---- Supplied data
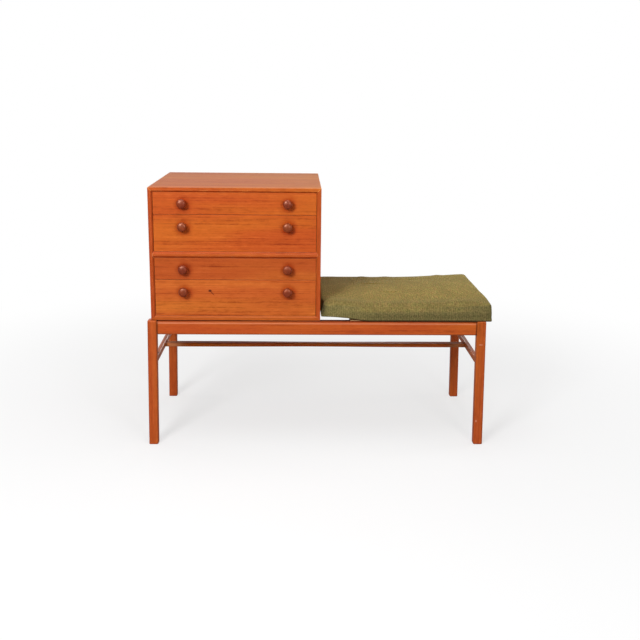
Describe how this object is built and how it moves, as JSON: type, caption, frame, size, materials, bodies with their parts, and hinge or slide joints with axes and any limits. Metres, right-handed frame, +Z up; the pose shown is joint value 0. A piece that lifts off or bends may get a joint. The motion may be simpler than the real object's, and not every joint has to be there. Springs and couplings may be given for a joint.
{
  "type": "telephone bench",
  "caption": "Low teak bench frame that carries a chest of drawers with turned knobs at one end and a loose upholstered seat cushion at the other.",
  "frame": {"origin": "middle of the bench's outline, on the floor", "axes": "+X along the bench towards the seat end, +Y towards its back, +Z up"},
  "size_m": [1.001, 0.46, 0.763],
  "materials": {
    "teak_frame": "oiled teak",
    "teak_chest": "oiled teak veneer",
    "teak_drawer_front": "oiled teak veneer, grain along the width",
    "turned_knob": "polished dark wood",
    "drawer_lining": "plain pale wood",
    "beech_inner": "planed beech",
    "back_veneer": "thin plywood, rubbed",
    "steel_fastener": "dull steel",
    "wool_cover": "coarse woven wool"
  },
  "bodies": {
    "bench": {"back_pins": "steel_fastener", "bearer_left": "beech_inner", "bearer_right": "beech_inner", "chest_back": "back_veneer", "chest_bottom": "teak_chest", "chest_divider": "teak_chest", "chest_left_side": "teak_chest", "chest_right_side": "teak_chest", "chest_screws": "steel_fastener", "chest_top": "teak_chest", "drawer_runners_1": "beech_inner", "drawer_runners_2": "beech_inner", "drawer_runners_3": "beech_inner", "drawer_runners_4": "beech_inner", "leg_back_left": "teak_frame", "leg_back_right": "teak_frame", "leg_front_left": "teak_frame", "leg_front_right": "teak_frame", "rail_back": "teak_frame", "rail_front": "teak_frame", "rail_left": "teak_frame", "rail_right": "teak_frame", "seat_slat_1": "beech_inner", "seat_slat_2": "beech_inner", "seat_slat_3": "beech_inner", "seat_slat_4": "beech_inner", "slat_screws": "steel_fastener", "stretcher_left": "teak_frame", "stretcher_long": "teak_frame", "stretcher_right": "teak_frame"},
    "drawer_1": {"drawer_1_back": "drawer_lining", "drawer_1_bottom": "drawer_lining", "drawer_1_front": "teak_drawer_front", "drawer_1_left_knob": "turned_knob", "drawer_1_left_side": "drawer_lining", "drawer_1_right_knob": "turned_knob", "drawer_1_right_side": "drawer_lining"},
    "drawer_2": {"drawer_2_back": "drawer_lining", "drawer_2_bottom": "drawer_lining", "drawer_2_front": "teak_drawer_front", "drawer_2_left_knob": "turned_knob", "drawer_2_left_side": "drawer_lining", "drawer_2_right_knob": "turned_knob", "drawer_2_right_side": "drawer_lining"},
    "drawer_3": {"drawer_3_back": "drawer_lining", "drawer_3_bottom": "drawer_lining", "drawer_3_front": "teak_drawer_front", "drawer_3_left_knob": "turned_knob", "drawer_3_left_side": "drawer_lining", "drawer_3_right_knob": "turned_knob", "drawer_3_right_side": "drawer_lining"},
    "drawer_4": {"drawer_4_back": "drawer_lining", "drawer_4_bottom": "drawer_lining", "drawer_4_front": "teak_drawer_front", "drawer_4_left_knob": "turned_knob", "drawer_4_left_side": "drawer_lining", "drawer_4_right_knob": "turned_knob", "drawer_4_right_side": "drawer_lining"},
    "cushion": {"seat_cushion": "wool_cover"}
  },
  "joints": [
    {"name": "drawer_1_slide", "type": "slide", "parent": "bench", "child": "drawer_1", "axis": [0, -1, 0], "range_m": [0, 0.3]},
    {"name": "drawer_2_slide", "type": "slide", "parent": "bench", "child": "drawer_2", "axis": [0, -1, 0], "range_m": [0, 0.3]},
    {"name": "drawer_3_slide", "type": "slide", "parent": "bench", "child": "drawer_3", "axis": [0, -1, 0], "range_m": [0, 0.3]},
    {"name": "drawer_4_slide", "type": "slide", "parent": "bench", "child": "drawer_4", "axis": [0, -1, 0], "range_m": [0, 0.3]},
    {"name": "cushion_lift", "type": "slide", "parent": "bench", "child": "cushion", "axis": [0, 0, 1], "range_m": [0, 0.25]}
  ]
}
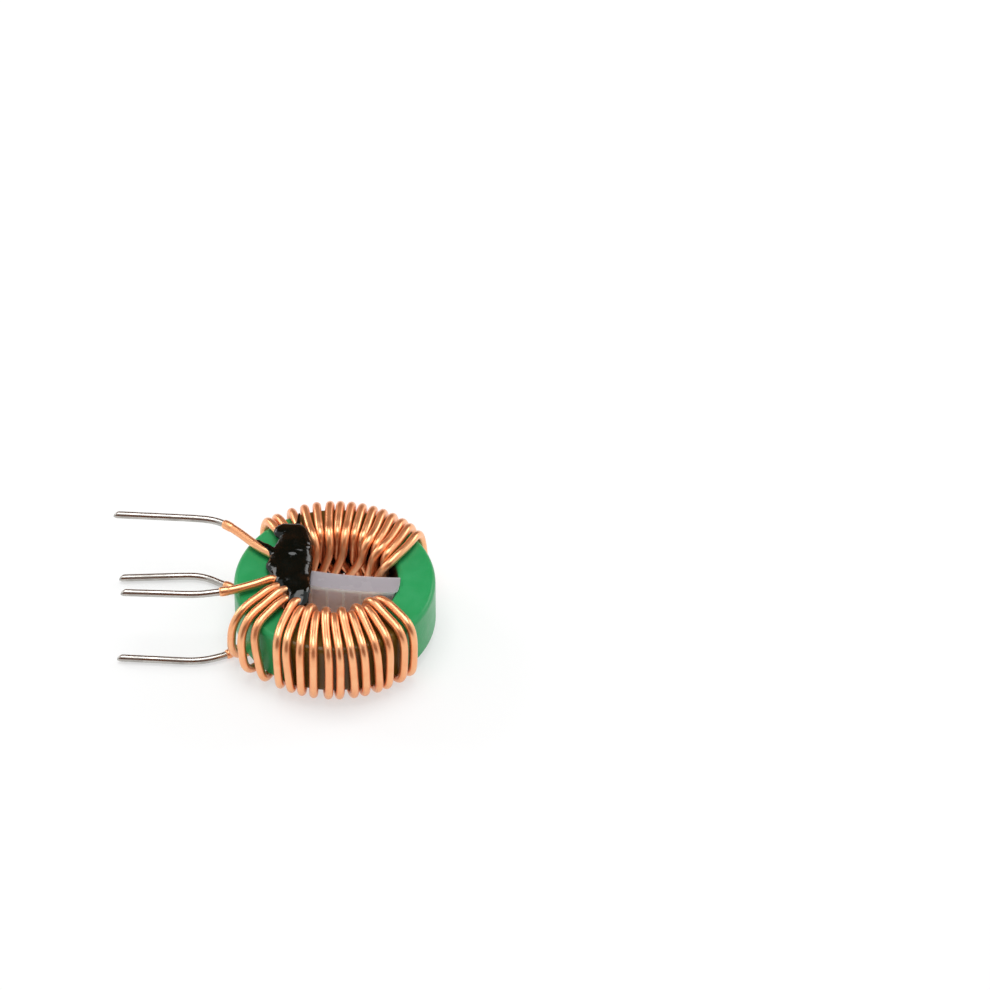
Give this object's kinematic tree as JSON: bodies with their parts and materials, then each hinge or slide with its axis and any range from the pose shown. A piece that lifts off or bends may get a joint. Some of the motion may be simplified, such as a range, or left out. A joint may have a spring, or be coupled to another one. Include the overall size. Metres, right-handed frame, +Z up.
{
  "type": "toroidal common-mode inductor",
  "caption": "Toroidal common-mode inductor: green coated ferrite ring, two opposed copper windings with tinned leads, a ribbed divider strip and black fixing glue.",
  "frame": {"origin": "on the table under the middle of the part's outer box, where its lowest turns rest", "axes": "+X from the leads towards the ring, +Y towards the back winding, +Z up along the ring's axis"},
  "size_m": [0.0356, 0.0249, 0.0096],
  "materials": {
    "core_coating": "satin",
    "enamelled_copper": "gloss",
    "tinned": "satin",
    "divider": "satin",
    "glue": "gloss"
  },
  "bodies": {
    "root": {"ferrite_core": "core_coating", "front_winding": "enamelled_copper", "back_winding": "enamelled_copper", "divider": "divider", "top_glue": "glue", "bottom_glue": "glue"}
  },
  "joints": []
}
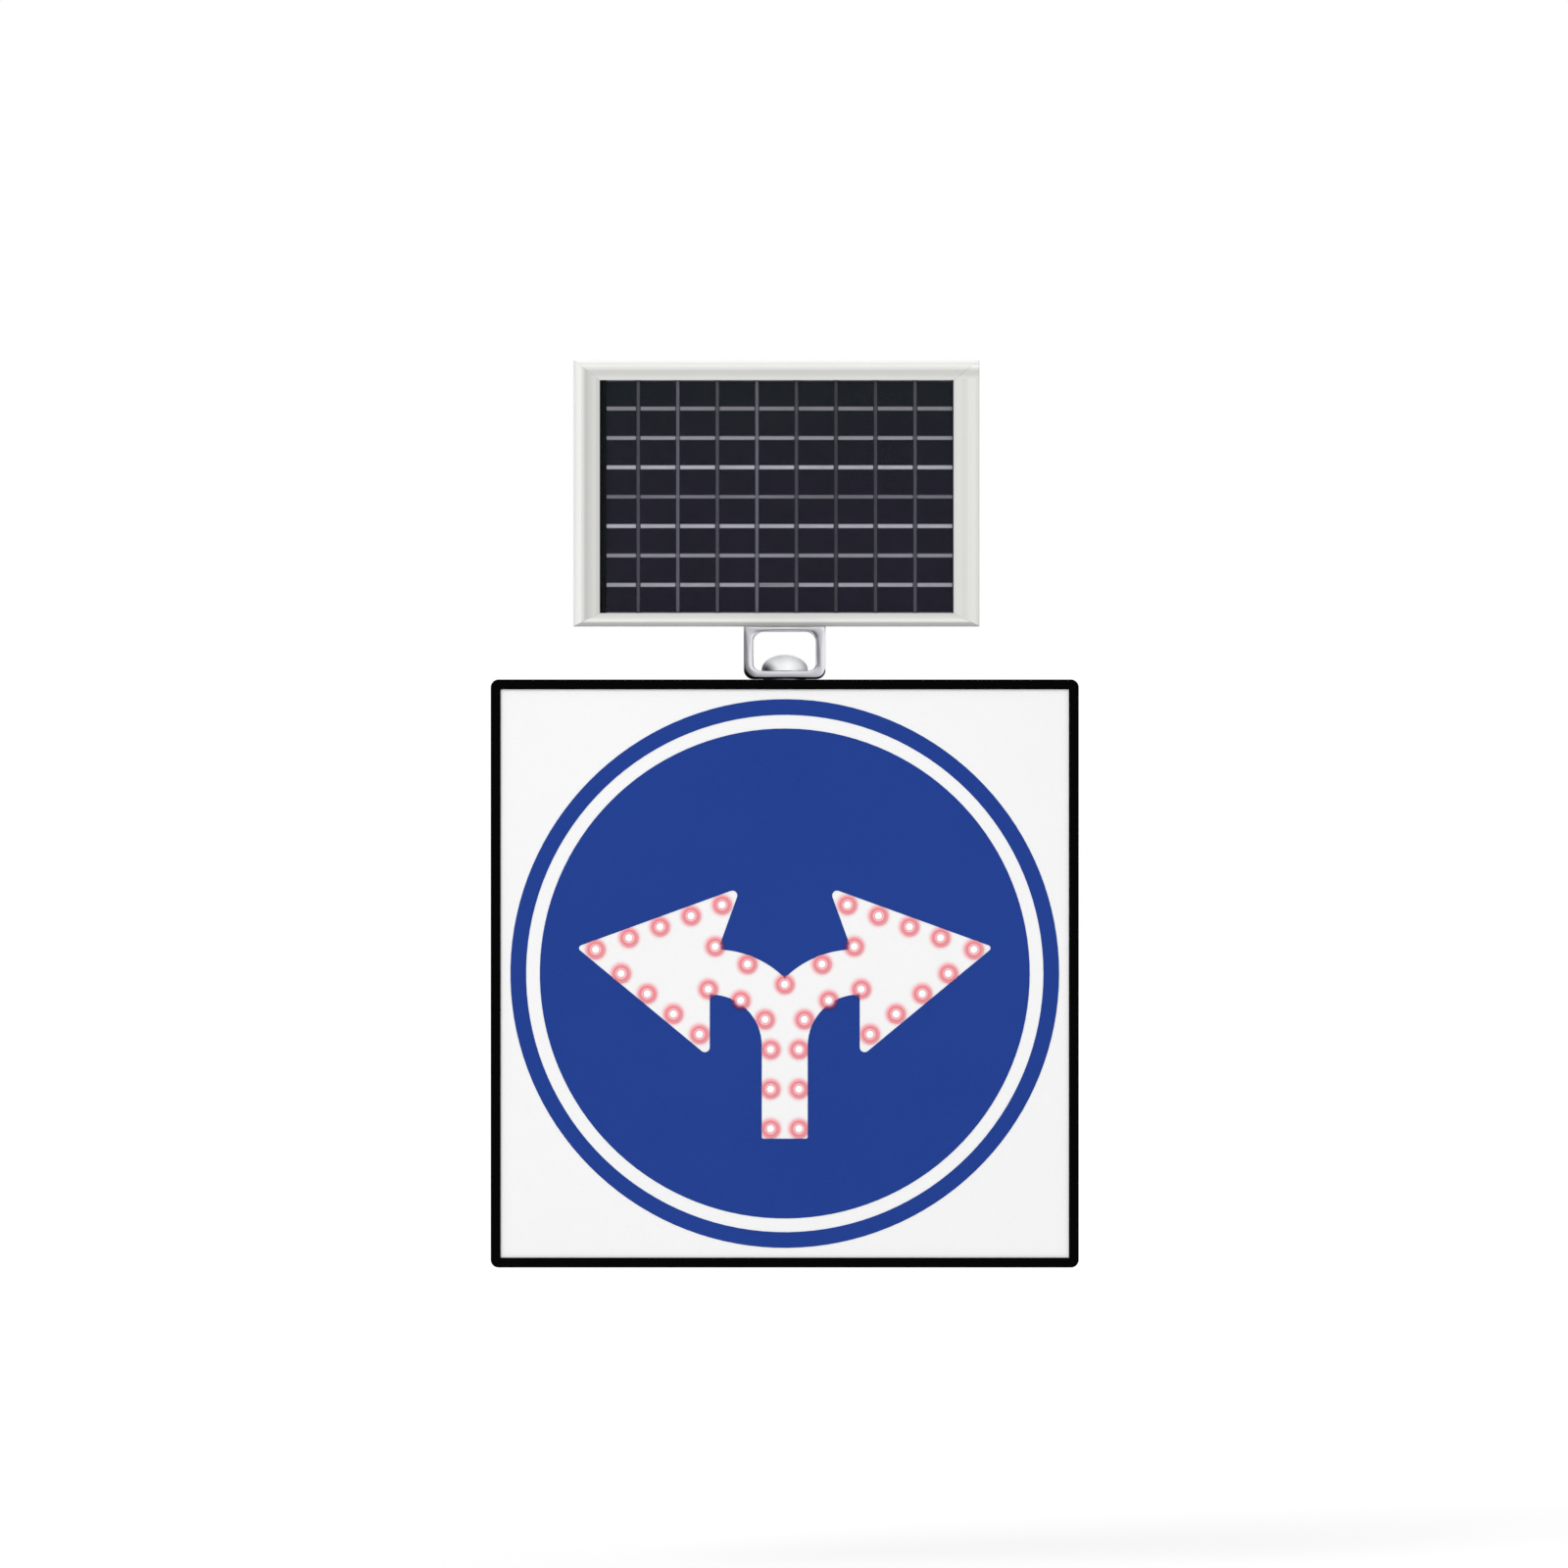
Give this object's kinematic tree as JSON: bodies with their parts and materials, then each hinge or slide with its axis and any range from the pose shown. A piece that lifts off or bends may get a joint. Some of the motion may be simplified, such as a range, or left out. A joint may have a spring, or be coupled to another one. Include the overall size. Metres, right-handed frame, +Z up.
{
  "type": "solar led traffic sign",
  "caption": "Square lit traffic sign box with a blue keep-left-or-right disc, red-ringed lamps, rear mounting rails and a solar panel that swivels on a loop bracket above it.",
  "frame": {"origin": "centre of the rectangle of four bolt holes, on the rear faces of the two mounting rails", "axes": "+X right as the sign is read from the front, +Y to the rear, away from the reader, +Z up"},
  "size_m": [0.6, 0.0775, 0.9265],
  "materials": {
    "black_frame": "satin",
    "aluminium_sheet": "satin",
    "white_sheeting": "semi-gloss",
    "blue_film": "semi-gloss",
    "red_lens": "gloss",
    "lamp": "gloss",
    "circuit_board": "satin",
    "zinc_steel": "satin",
    "black_plastic": "matte",
    "electronic_part": "matte",
    "cell_can": "gloss",
    "seal_rubber": "matte",
    "polished_metal": "polished",
    "panel_frame": "satin",
    "panel_glass": "gloss",
    "solar_cell": "gloss",
    "ribbon": "satin",
    "backsheet": "matte"
  },
  "bodies": {
    "sign_body": {"frame_rail_bottom": "black_frame", "frame_rail_left": "black_frame", "frame_rail_top": "black_frame", "frame_rail_right": "black_frame", "corner_keys": "zinc_steel", "face_plate": "aluminium_sheet", "white_sheeting": "white_sheeting", "blue_ring_film": "blue_film", "blue_disc_film": "blue_film", "led_bezels": "red_lens", "led_bulbs": "lamp", "led_board_left": "circuit_board", "led_board_right": "circuit_board", "led_board_stem": "circuit_board", "board_spacers": "zinc_steel", "board_screws": "zinc_steel", "control_board": "circuit_board", "control_parts": "electronic_part", "control_stands": "zinc_steel", "control_screws": "zinc_steel", "battery_tray": "black_plastic", "battery_cells": "cell_can", "battery_strap": "zinc_steel", "battery_screws": "zinc_steel", "cover_gasket": "seal_rubber", "back_cover": "aluminium_sheet", "cover_screws": "zinc_steel", "mounting_rail_upper": "zinc_steel", "mounting_rail_lower": "zinc_steel", "rail_rivets": "aluminium_sheet", "cable_gland": "black_plastic", "gland_nut": "black_plastic", "vent_plug": "black_plastic", "pivot_bolt": "polished_metal", "swivel_washer": "zinc_steel", "stiffening_plate": "zinc_steel", "pivot_nut": "zinc_steel"},
    "panel_head": {"loop_bracket": "polished_metal", "cross_rail": "zinc_steel", "cross_rail_screws": "zinc_steel", "ear_bolts": "zinc_steel", "ear_nuts": "zinc_steel", "panel_rail_bottom": "panel_frame", "panel_rail_left": "panel_frame", "panel_rail_top": "panel_frame", "panel_rail_right": "panel_frame", "panel_corner_keys": "zinc_steel", "panel_glass": "panel_glass", "edge_tape": "black_plastic", "cell_ribbons": "ribbon", "solar_cells": "solar_cell", "backsheet": "backsheet", "junction_box": "black_plastic", "junction_lid": "black_plastic", "junction_screws": "zinc_steel", "junction_gland": "black_plastic"}
  },
  "joints": [
    {"name": "panel_swivel", "type": "hinge", "parent": "sign_body", "child": "panel_head", "pos_m": [0, -0.0525, 0.3], "axis": [0, 0, 1], "range_deg": [-90, 90]}
  ]
}
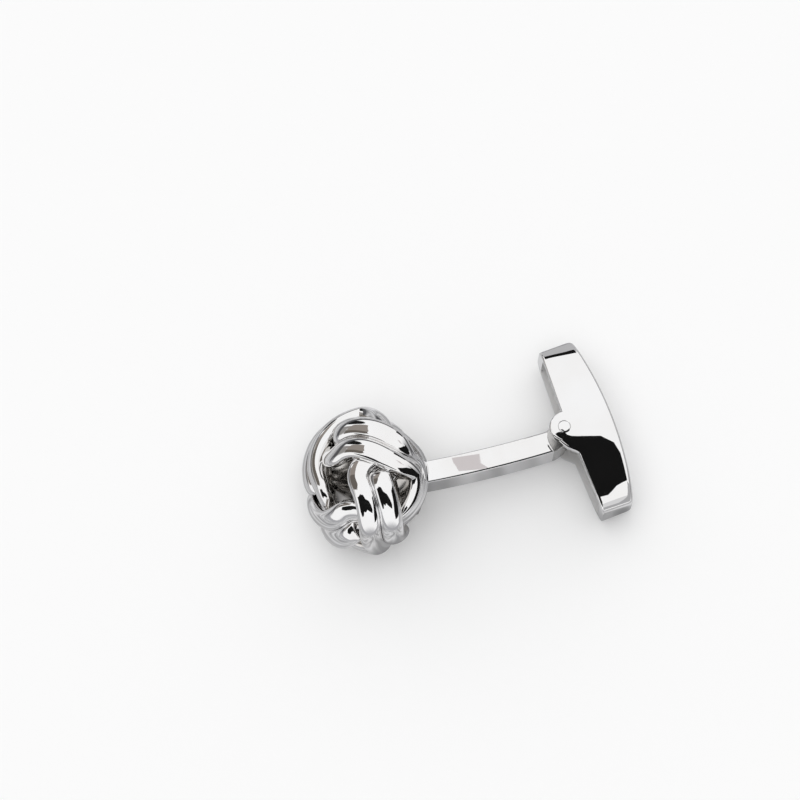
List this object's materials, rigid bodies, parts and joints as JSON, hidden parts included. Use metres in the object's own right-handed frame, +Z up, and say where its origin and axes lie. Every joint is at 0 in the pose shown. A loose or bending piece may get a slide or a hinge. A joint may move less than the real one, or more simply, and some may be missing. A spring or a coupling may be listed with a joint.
{
  "type": "knot cufflink",
  "caption": "Cufflink with a woven knot head of interlocked double-strand rings, a gently bent bar post and a hollow swivel toggle on a hinge pin.",
  "frame": {"origin": "centre of the bounding box at the surface that it rests on", "axes": "+X from the knot to the toggle, +Z up as it lies, +Y along the toggle"},
  "size_m": [0.0282, 0.0158, 0.0111],
  "materials": {
    "silver_finish": "mirror polish"
  },
  "bodies": {
    "head": {"knot": "silver_finish", "post": "silver_finish"},
    "toggle": {"toggle": "silver_finish", "hinge_pin": "silver_finish"}
  },
  "joints": [
    {"name": "toggle_hinge", "type": "hinge", "parent": "head", "child": "toggle", "pos_m": [0.00938, 0.00045, 0.00318], "axis": [0.1238, 0.0068, 0.9923], "range_deg": [0, 85]}
  ]
}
--------
## Goal of the exercise
Repeat only the lines from the one holding "List this object's" through the last line of the data.

## The completed task
List this object's materials, rigid bodies, parts and joints as JSON, hidden parts included. Use metres in the object's own right-handed frame, +Z up, and say where its origin and axes lie. Every joint is at 0 in the pose shown. A loose or bending piece may get a slide or a hinge. A joint may move less than the real one, or more simply, and some may be missing. A spring or a coupling may be listed with a joint.
{
  "type": "knot cufflink",
  "caption": "Cufflink with a woven knot head of interlocked double-strand rings, a gently bent bar post and a hollow swivel toggle on a hinge pin.",
  "frame": {"origin": "centre of the bounding box at the surface that it rests on", "axes": "+X from the knot to the toggle, +Z up as it lies, +Y along the toggle"},
  "size_m": [0.0282, 0.0158, 0.0111],
  "materials": {
    "silver_finish": "mirror polish"
  },
  "bodies": {
    "head": {"knot": "silver_finish", "post": "silver_finish"},
    "toggle": {"toggle": "silver_finish", "hinge_pin": "silver_finish"}
  },
  "joints": [
    {"name": "toggle_hinge", "type": "hinge", "parent": "head", "child": "toggle", "pos_m": [0.00938, 0.00045, 0.00318], "axis": [0.1238, 0.0068, 0.9923], "range_deg": [0, 85]}
  ]
}